For every permission set or group:
- Define an owner, typically the system or process owner
- Route access requests to them for approval
- Keep an audit trail of all approvals and justifications
This ownership model improves visibility, reduces friction, and ensures that access decisions are made by those who understand the risk.
But even with approval workflows in place, there’s always a chance of drift. That’s where change tracking and fine-tuning permissions play a major role.
Tracking Changes & Enforcing Least Privilege Over Time
Access governance isn’t a one-time setup—it’s an ongoing discipline.
Using Salesforce’s Audit Trail, Field History Tracking, and Event Monitoring, organizations can track:
- Who changed what in the access setup
- When those changes occurred
- Whether they align with approved configurations
This continuous visibility helps identify policy violations, over-privileged users, or accidental permission escalations before they become audit findings.
But how do you operationalize all of this into a repeatable, SOX-friendly workflow?
Running Effective User Access Reviews (UARs)
User Access Reviews are the heartbeat of your access governance. Done right, they ensure your access controls stay clean, current, and compliant.
A standard UAR campaign in Salesforce typically follows these steps:
- Export current user access data, including roles, profiles, and permission sets
- Distribute review tasks to relevant managers or data owners
- Collect approvals or revocations based on current job functions
- Document decisions and store them for future audit evidence
To streamline this, many organizations use Jira to assign and track review tasks, and Confluence to maintain review documentation, creating a traceable, centralized source of truth.
Identifying and Managing SOX-Relevant Salesforce Objects
Ensuring SOX compliance starts with pinpointing which Salesforce objects impact financial reporting.
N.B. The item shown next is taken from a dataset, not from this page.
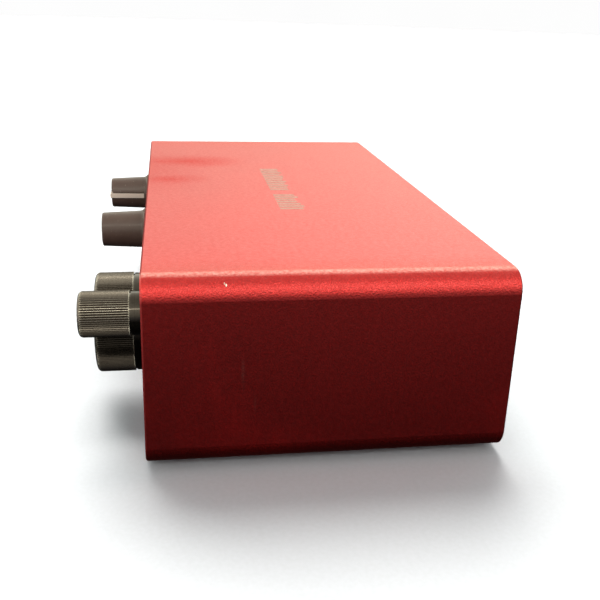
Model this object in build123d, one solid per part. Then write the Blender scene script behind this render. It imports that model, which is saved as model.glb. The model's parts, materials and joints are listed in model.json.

Here’s how the process works:
- SOX Object Scoping
Identify objects that could influence financials, like those tied to revenue recognition, invoicing, or procurement. - Dual Extraction Methods
Use a combination of:- UI scraping – to surface visible fields and objects
- SOQL queries – to retrieve backend metadata and hidden configurations
- Mapping & Consolidation
- Combine extracted data into a centralized object list
- Add context: object name, field details, business process linkage
- Create a review-ready reference for audits
- Cross-Functional Review & Approval
- Business teams assess object relevance to financial workflows
- IT teams validate technical accuracy
- Final object list is approved jointly to avoid compliance gaps
- Why It Matters
This object list becomes the foundation for:- SOX control setup
- Change monitoring
- Internal audits
Making Every Change Accountable with SOX Impact Tracking
Once you’ve identified SOX-relevant objects, the next step is to track changes tied to them, down to the last field. Here’s how accountability is built in:
- Change Flagging
- Automatically tag any change (object, field, process) that impacts scoped SOX objects
- Use rule-based logic to detect high-risk updates
- Jira-Driven Governance
- Integrate change management into Jira workflows
- Enforce steps for:
- Role-based access control (RBAC)
- Change documentation
- Financial impact review
- Auto-Created Tasks & Approval Chains
- Create predefined approval paths for changes
- Assign reviewers based on role (e.g., compliance, system owner)
- Include rollback plans and test logs in the task flow
- Final SOX Compliance Checks
- Confirm all change documentation is audit-ready
- Verify approvals, testing, and risk assessments are complete before deployment
- Provide a clear audit trail for each change
- Outcome
- Changes are fully traceable, controlled, and documented
- Auditors can easily validate who changed what, when, and why
How Grazitti Handles Control Gaps and Remediation Planning in a SOX Project

At Grazitti, we take a proactive, cross-functional approach to address control gaps and support ongoing SOX compliance.
Collaborating with Cross-Functional Teams for a Unified SOX Compliance Strategy
- Engage Stakeholders Promptly
- Send emails to respective stakeholders to gather approvals and inputs.
- Use shared Google Sheets to tag individuals in comments for quick clarification.
- Enable Real-Time Collaboration
- Resolve queries directly within the Sheets instead of back-and-forth email trails.
- Maintain a transparent, collaborative environment for the SOX team and stakeholders.
- Escalate Tech-Specific Issues to Dev
- Raise JIRA tickets for issues requiring development support.
- Include detailed context around SOX impact and remediation steps.
Testing and Validating Internal Controls for SOX
- Maintain a Master Sheet for Control Monitoring
- Track all PSGs (Permission Set Groups), PSs (Permission Sets), Profiles, and Service Accounts in a centralized master sheet.
- Ensure Continuous Updates
- Ask stakeholders to log any new PSGs, PSs, or profiles in the master sheet as they arise.
- Keep records current to avoid gaps during testing.
- Enable Fast, Accurate Validation
- Use the master sheet to validate internal controls efficiently.
- Catch and resolve control gaps before they become audit risks.
The Bottom Line
As systems scale, teams grow, and change becomes constant, the challenge isn’t just staying compliant; it’s staying in command. SOX, at its core, isn’t about adding friction. It’s about creating confidence.
The real question isn’t whether your processes are audit-ready. It’s whether they’re built to evolve.